柔らかさと濃厚さを継承極上の自然さと浸透力

DALI EPIKORE7 ¥1,760,000(1本/税込)ペア販売品 ※カラーは右からハイグロス・ブラック、ハイグロス・マルーン、ハイグロス・ウォールナットがラインアップ 

フロア型の「EPIKORE7」は3.5ウェイで、2基のダブルミッド/ウーファーはスタガー接続されている。本機は冒頭でレポートした「EPIKORE9」さながらのスケール感を継承し、中低域に厚みのあるピラミッド・バランスの音が魅力。特にヴォーカルなど中音域の解像度が高く、音源に内包する倍音を豊かに再生する良さがある。また、何と言っても非常にナチュラルで浸透力のある響きが魅力的。聴感上のバランスの良さがあり、フラット・レスポンスな音抜けの良さがある。解像度と空間描写性の高さも魅力だ

DALI EPIKORE9 ¥2,750,000(1本/税込)ペア販売品 ※カラーは右からハイグロス・ブラック、ハイグロス・マルーン、ハイグロス・ウォールナットがラインアップ

 

「EPIKORE9」は上下のウーファーの間にトゥイーターとミッドをはさんだ4ウェイ構成。
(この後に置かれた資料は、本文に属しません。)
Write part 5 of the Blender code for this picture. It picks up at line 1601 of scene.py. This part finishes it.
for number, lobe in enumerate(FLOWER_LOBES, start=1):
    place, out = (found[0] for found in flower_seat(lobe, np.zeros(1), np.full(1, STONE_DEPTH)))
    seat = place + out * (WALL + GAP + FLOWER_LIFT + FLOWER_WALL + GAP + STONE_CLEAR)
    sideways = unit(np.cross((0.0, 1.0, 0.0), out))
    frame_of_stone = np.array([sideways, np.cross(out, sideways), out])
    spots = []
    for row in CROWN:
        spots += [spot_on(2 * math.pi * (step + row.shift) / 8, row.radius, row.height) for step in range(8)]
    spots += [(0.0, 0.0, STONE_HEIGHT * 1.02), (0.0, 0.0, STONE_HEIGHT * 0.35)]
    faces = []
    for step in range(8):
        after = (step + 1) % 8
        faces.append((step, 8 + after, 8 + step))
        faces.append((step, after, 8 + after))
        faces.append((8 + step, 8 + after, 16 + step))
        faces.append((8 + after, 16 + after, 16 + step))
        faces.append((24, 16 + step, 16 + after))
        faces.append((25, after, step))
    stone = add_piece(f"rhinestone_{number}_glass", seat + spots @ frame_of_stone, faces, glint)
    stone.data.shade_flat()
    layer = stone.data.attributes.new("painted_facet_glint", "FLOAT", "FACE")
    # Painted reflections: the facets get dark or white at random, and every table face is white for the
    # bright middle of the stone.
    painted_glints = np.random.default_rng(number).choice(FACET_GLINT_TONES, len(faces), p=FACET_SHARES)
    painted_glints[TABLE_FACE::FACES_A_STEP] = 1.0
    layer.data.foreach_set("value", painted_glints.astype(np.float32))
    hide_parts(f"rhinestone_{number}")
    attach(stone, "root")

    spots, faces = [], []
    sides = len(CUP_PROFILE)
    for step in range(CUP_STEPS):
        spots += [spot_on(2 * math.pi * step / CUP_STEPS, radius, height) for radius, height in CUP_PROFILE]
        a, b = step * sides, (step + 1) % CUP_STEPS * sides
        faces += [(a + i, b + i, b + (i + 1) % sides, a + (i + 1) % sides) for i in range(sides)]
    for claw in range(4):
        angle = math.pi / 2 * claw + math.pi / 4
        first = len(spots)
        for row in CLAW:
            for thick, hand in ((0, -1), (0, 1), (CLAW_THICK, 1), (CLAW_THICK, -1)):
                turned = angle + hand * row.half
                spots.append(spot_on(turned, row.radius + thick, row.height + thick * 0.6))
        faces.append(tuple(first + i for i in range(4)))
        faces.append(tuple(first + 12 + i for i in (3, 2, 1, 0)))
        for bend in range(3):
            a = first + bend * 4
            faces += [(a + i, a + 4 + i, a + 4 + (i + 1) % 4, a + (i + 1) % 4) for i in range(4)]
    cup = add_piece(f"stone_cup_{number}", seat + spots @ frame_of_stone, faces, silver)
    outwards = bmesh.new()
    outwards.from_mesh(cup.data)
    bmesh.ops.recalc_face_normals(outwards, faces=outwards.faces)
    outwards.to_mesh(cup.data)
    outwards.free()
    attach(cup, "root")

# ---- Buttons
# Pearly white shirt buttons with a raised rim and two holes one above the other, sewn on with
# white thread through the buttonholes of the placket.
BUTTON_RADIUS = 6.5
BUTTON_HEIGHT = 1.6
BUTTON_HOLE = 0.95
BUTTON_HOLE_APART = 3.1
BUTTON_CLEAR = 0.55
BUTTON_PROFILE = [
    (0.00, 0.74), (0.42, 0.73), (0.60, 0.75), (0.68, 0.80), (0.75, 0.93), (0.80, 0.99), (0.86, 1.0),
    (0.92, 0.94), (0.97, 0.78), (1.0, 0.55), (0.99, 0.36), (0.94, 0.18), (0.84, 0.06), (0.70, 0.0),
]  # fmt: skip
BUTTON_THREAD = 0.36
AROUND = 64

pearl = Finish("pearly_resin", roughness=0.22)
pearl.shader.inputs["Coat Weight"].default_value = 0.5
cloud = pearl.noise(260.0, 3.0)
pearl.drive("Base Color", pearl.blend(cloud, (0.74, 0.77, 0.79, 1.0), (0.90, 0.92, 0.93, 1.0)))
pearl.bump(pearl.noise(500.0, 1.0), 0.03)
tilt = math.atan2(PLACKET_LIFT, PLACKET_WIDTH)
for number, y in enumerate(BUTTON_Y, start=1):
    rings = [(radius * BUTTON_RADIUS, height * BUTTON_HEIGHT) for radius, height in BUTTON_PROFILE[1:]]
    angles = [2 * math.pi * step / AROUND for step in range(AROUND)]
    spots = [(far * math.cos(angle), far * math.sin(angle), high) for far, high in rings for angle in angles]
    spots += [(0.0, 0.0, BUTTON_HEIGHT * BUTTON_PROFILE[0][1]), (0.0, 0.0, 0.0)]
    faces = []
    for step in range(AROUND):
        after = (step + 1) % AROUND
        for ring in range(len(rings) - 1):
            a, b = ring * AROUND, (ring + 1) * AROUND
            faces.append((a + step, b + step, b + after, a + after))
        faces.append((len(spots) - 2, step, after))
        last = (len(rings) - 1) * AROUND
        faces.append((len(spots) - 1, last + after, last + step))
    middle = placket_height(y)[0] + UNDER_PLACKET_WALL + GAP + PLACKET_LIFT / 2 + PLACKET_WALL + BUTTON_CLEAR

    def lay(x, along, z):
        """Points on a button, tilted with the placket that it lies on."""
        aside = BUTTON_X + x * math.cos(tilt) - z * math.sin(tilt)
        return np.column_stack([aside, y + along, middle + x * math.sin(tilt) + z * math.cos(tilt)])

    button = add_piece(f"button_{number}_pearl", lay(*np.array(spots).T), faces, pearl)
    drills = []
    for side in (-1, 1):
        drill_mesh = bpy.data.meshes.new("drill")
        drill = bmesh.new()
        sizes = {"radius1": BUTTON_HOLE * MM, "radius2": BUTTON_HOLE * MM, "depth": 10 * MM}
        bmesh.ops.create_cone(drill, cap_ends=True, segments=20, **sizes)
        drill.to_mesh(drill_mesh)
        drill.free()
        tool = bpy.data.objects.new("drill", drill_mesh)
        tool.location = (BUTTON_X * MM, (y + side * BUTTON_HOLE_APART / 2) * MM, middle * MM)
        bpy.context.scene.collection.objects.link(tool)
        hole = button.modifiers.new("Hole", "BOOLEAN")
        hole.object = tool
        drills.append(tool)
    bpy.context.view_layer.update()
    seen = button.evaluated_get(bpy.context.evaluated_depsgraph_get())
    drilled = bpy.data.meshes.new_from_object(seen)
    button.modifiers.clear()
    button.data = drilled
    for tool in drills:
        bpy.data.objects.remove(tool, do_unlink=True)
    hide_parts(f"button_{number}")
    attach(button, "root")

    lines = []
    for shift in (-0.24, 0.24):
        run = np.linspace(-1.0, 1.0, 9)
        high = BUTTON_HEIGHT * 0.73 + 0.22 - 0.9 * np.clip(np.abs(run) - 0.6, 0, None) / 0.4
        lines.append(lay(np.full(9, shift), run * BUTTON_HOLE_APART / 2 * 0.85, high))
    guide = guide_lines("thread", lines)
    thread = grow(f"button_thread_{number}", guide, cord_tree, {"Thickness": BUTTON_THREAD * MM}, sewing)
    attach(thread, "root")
音質は冒頭のとおりである。壮大なスケール感があり、超立体空間でリアルに演奏が迫ってくる。まさに高解像ワイドレンジなスタジオモニターと同様の特性を身につけ、その音は伝統の柔らかさや濃厚なテイストを失ってはいない。

EPIKOREシリーズはダリが理想とする音楽性と、リアルさとの極めて巧みな融合を感じさせてくれる。ハイエンド・スピーカーの本命のひとつと言っていいシリーズの誕生である。